The Perrysburg Exempted Village School District is in its second year of offering online classes through such a program.

Shawn Deitemeyer, coordinator of the Perrysburg Digital Academy, said about 25 students, mostly in middle and high school, are taking classes from home through the program. There is no additional charge to students for those courses.

In addition, the digital academy has about 70 kindergarten students who use computers as part of an all-day curriculum at a cost of $325 per month per child. Perrysburg's other kindergarten classes are half-day sessions.

The program gives students and their families extra academic choices and flexibility and helps the district compete with other schools, Mr. Deitemeyer said.

"It gives us the ability to serve our kids without the risk of losing them to a charter school," he said. "These past two years have certainly taught us as a school district how we can address individual student needs in a very efficient manner."

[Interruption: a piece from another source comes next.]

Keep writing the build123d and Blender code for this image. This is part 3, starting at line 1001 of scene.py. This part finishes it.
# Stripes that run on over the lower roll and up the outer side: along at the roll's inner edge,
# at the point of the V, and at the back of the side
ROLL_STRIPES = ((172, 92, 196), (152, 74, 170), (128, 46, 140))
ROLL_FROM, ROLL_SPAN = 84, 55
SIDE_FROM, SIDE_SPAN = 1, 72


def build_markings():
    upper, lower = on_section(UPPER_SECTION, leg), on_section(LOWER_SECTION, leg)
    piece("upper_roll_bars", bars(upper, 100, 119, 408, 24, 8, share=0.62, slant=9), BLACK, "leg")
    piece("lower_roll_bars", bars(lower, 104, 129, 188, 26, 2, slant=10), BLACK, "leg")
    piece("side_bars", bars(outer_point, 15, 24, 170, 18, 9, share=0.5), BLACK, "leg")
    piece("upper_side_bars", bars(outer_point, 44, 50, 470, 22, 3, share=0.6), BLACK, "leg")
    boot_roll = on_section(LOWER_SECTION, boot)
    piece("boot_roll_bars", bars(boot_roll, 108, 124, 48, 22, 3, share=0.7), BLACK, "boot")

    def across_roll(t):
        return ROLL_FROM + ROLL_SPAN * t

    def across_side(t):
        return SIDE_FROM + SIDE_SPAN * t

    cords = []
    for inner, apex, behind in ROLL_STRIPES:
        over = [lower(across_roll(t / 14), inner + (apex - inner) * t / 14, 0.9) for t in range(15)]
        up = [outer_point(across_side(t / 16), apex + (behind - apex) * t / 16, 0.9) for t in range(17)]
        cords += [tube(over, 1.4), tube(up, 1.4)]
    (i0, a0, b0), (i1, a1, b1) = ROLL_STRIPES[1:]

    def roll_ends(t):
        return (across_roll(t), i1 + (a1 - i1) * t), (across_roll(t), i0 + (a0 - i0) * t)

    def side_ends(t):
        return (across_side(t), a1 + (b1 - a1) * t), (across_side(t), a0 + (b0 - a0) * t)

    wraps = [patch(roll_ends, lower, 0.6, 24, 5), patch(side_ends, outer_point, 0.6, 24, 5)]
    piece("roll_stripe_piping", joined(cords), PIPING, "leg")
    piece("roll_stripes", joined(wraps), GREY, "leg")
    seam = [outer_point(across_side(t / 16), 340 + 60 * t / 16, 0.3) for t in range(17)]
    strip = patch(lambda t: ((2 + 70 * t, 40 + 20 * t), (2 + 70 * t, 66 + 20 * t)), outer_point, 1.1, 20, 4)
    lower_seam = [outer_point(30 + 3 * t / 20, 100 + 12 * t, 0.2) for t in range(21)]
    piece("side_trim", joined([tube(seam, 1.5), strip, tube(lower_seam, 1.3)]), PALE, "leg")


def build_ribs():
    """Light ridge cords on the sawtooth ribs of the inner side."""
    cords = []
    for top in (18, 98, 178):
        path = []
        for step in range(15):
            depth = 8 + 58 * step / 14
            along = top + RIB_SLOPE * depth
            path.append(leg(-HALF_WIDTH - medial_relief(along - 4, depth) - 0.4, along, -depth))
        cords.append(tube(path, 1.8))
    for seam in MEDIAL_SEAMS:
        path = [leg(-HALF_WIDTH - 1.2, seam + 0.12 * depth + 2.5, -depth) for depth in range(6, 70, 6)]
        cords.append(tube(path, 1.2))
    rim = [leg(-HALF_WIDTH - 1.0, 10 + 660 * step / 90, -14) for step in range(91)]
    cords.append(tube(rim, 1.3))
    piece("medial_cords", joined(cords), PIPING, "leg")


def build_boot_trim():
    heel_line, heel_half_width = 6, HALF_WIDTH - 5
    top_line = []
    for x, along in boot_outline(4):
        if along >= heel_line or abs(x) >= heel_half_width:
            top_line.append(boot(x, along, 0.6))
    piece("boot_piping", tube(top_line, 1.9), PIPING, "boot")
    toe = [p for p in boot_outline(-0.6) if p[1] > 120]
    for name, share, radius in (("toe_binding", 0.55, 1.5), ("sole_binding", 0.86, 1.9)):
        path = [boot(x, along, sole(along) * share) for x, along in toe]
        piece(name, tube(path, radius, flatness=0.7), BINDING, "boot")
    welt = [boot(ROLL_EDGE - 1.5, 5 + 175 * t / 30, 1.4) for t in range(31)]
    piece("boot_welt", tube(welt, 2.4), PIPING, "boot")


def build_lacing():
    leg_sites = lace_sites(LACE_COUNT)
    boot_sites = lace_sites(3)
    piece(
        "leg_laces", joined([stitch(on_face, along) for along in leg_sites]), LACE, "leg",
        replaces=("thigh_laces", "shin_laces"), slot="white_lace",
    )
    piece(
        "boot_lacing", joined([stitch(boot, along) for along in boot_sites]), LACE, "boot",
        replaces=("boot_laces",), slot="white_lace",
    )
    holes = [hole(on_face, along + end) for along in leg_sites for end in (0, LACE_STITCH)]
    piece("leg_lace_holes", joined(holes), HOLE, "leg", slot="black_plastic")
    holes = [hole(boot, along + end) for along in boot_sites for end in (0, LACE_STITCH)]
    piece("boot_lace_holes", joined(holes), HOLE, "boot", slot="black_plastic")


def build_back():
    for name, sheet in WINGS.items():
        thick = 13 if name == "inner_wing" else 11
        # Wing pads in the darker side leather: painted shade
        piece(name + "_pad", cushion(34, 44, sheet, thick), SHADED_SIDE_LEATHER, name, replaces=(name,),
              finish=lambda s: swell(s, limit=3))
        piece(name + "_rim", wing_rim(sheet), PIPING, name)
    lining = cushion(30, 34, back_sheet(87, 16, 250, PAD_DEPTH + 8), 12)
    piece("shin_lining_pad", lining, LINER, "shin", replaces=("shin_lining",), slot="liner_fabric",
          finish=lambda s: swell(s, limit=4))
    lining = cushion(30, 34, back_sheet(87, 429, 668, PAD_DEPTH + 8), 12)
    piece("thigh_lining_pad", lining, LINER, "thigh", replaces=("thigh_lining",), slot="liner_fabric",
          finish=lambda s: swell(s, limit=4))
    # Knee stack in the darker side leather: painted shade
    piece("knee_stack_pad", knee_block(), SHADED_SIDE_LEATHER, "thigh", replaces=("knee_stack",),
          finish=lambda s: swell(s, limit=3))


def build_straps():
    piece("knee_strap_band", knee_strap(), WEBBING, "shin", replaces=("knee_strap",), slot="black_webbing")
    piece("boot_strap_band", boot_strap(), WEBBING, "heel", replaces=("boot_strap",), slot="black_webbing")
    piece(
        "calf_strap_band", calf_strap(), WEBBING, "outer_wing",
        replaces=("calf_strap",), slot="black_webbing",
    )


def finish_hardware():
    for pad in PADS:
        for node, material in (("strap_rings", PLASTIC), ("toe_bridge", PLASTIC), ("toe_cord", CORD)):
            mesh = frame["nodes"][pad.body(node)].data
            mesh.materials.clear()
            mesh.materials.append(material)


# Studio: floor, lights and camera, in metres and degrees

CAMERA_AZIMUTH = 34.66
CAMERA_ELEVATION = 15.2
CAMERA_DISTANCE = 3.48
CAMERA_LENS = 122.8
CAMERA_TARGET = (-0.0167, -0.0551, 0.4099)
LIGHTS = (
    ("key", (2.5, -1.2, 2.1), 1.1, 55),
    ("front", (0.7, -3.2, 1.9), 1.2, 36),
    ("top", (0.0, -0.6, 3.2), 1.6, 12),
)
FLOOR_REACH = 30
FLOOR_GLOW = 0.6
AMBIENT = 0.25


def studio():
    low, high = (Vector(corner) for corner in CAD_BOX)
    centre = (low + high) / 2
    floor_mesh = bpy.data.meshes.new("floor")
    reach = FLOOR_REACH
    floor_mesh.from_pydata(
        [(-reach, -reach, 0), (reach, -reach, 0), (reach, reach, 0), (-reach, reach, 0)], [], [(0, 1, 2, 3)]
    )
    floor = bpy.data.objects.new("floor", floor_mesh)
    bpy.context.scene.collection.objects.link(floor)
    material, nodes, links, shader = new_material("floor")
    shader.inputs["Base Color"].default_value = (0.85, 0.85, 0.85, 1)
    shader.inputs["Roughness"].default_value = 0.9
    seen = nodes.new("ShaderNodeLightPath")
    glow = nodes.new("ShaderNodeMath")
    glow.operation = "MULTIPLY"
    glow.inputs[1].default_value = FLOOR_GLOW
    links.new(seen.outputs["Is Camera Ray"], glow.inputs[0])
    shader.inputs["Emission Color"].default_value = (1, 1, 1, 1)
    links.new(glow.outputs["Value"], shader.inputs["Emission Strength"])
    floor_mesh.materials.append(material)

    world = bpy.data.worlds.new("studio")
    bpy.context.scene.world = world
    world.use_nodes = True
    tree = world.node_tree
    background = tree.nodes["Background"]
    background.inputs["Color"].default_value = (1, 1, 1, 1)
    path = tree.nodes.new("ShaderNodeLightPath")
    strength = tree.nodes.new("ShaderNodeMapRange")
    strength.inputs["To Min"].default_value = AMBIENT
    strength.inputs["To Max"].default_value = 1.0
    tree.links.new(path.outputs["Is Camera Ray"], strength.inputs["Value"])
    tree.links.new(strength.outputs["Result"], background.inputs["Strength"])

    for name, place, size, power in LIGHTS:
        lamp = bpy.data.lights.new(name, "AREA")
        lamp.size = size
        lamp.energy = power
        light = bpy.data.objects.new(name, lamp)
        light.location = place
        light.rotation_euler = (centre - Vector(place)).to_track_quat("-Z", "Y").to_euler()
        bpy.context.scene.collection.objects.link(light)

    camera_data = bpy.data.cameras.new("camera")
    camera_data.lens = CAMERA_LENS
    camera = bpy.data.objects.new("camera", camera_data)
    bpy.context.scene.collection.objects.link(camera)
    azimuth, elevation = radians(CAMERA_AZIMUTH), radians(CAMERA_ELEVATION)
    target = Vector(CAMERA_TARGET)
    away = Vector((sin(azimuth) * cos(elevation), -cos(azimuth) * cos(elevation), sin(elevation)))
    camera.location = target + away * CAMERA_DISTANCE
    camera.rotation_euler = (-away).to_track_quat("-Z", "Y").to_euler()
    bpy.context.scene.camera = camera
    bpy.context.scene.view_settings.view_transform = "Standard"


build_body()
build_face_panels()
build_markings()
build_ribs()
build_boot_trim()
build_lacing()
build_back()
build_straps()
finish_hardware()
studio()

Gail Shreiner, the site coordinator for Virtual High School in the Tiffin City Schools, said the program lets the Seneca County district offer an additional two dozen courses for relatively little money. The district pays $6,000 a year to belong to the program and provides a faculty member who teaches a creative writing class.

Up to 25 middle school or high school students from Tiffin can enroll in the online classes each semester, taking them in addition to their regular courses. Offerings range from bread-and-butter classes in science, math, and history to more contemporary offerings such as "Gods of CNN: The Power of Modern Media."

Christina Daly, a sophomore at Tiffin Columbian, said she took the online course "Number Theory: Patterns, Puzzles, and Cryptography" last semester to test herself and move beyond standard math classes.

"I've always liked numbers and playing around with them, and the only math classes offered at Columbian are really basic," she said.

Christina said she missed being able to talk to a teacher face-to-face but otherwise enjoyed the course.

"I definitely liked being able to work on my own," she said. "I'd recommend it to anyone who wants to try college without going to college."